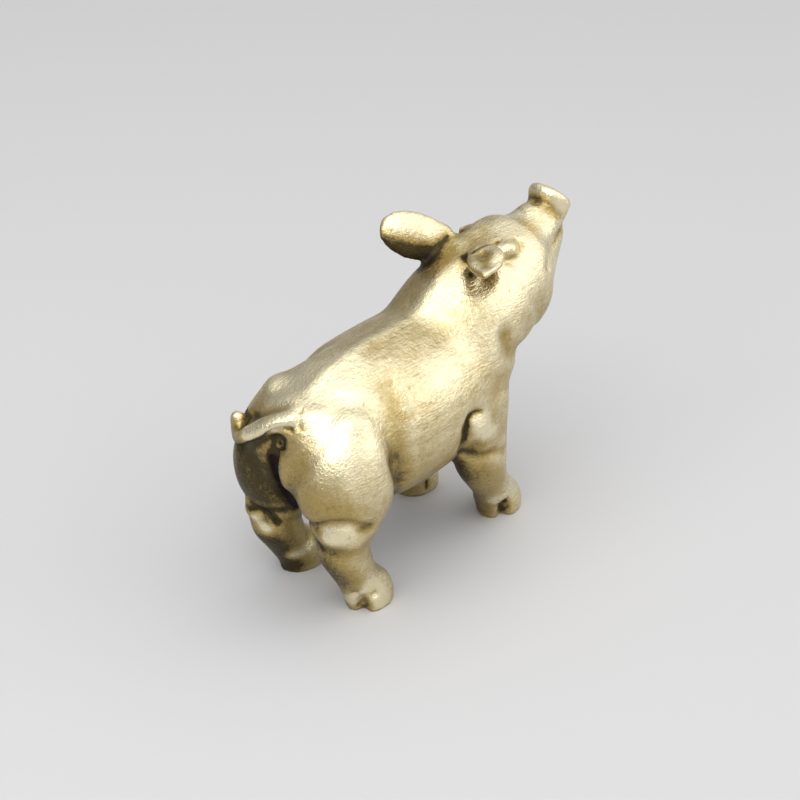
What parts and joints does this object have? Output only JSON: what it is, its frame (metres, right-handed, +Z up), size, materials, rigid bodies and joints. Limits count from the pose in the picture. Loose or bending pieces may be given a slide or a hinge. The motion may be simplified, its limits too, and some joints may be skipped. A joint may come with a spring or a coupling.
{
  "type": "pig figurine tea pet",
  "caption": "Small solid brass casting of a standing piglet with a raised snout, leaf-shaped ears and a curled tail, set out on a tea tray.",
  "frame": {"origin": "middle of the bounding box, on the floor that the hooves stand on", "axes": "the pig faces -Y, its left side is +X and +Z is up"},
  "size_m": [0.0186, 0.0446, 0.0351],
  "materials": {
    "brass": "hand-rubbed cast brass, pale greenish gold, dark in the creases"
  },
  "bodies": {
    "root": {"pig": "brass"}
  },
  "joints": []
}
■ ■ ■ ■ ■
**Short exercise**
Write the entire listing out again, word for word.

**Task response**
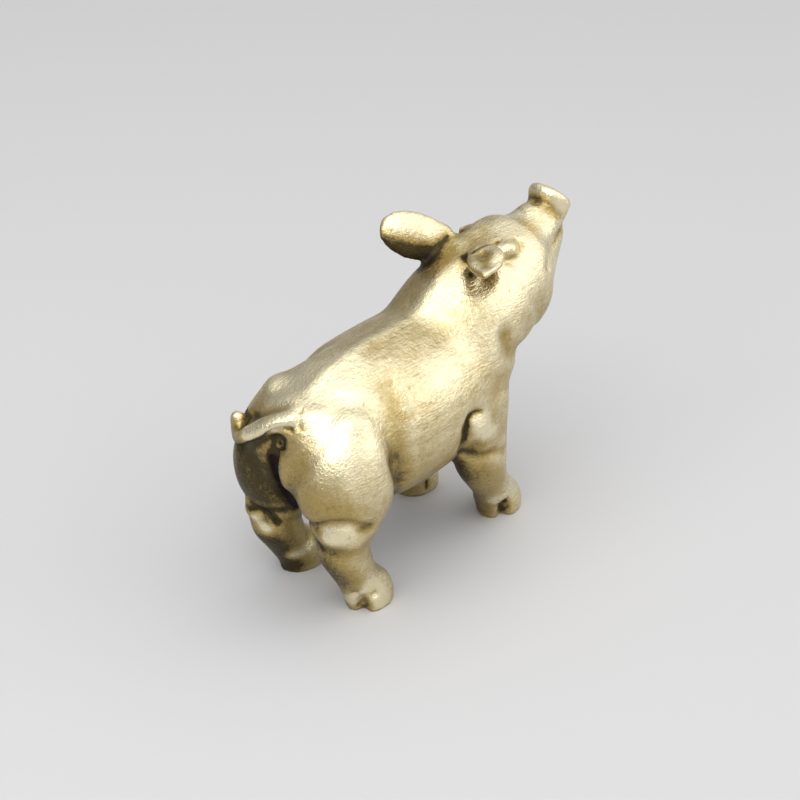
What parts and joints does this object have? Output only JSON: what it is, its frame (metres, right-handed, +Z up), size, materials, rigid bodies and joints. Limits count from the pose in the picture. Loose or bending pieces may be given a slide or a hinge. The motion may be simplified, its limits too, and some joints may be skipped. A joint may come with a spring or a coupling.
{
  "type": "pig figurine tea pet",
  "caption": "Small solid brass casting of a standing piglet with a raised snout, leaf-shaped ears and a curled tail, set out on a tea tray.",
  "frame": {"origin": "middle of the bounding box, on the floor that the hooves stand on", "axes": "the pig faces -Y, its left side is +X and +Z is up"},
  "size_m": [0.0186, 0.0446, 0.0351],
  "materials": {
    "brass": "hand-rubbed cast brass, pale greenish gold, dark in the creases"
  },
  "bodies": {
    "root": {"pig": "brass"}
  },
  "joints": []
}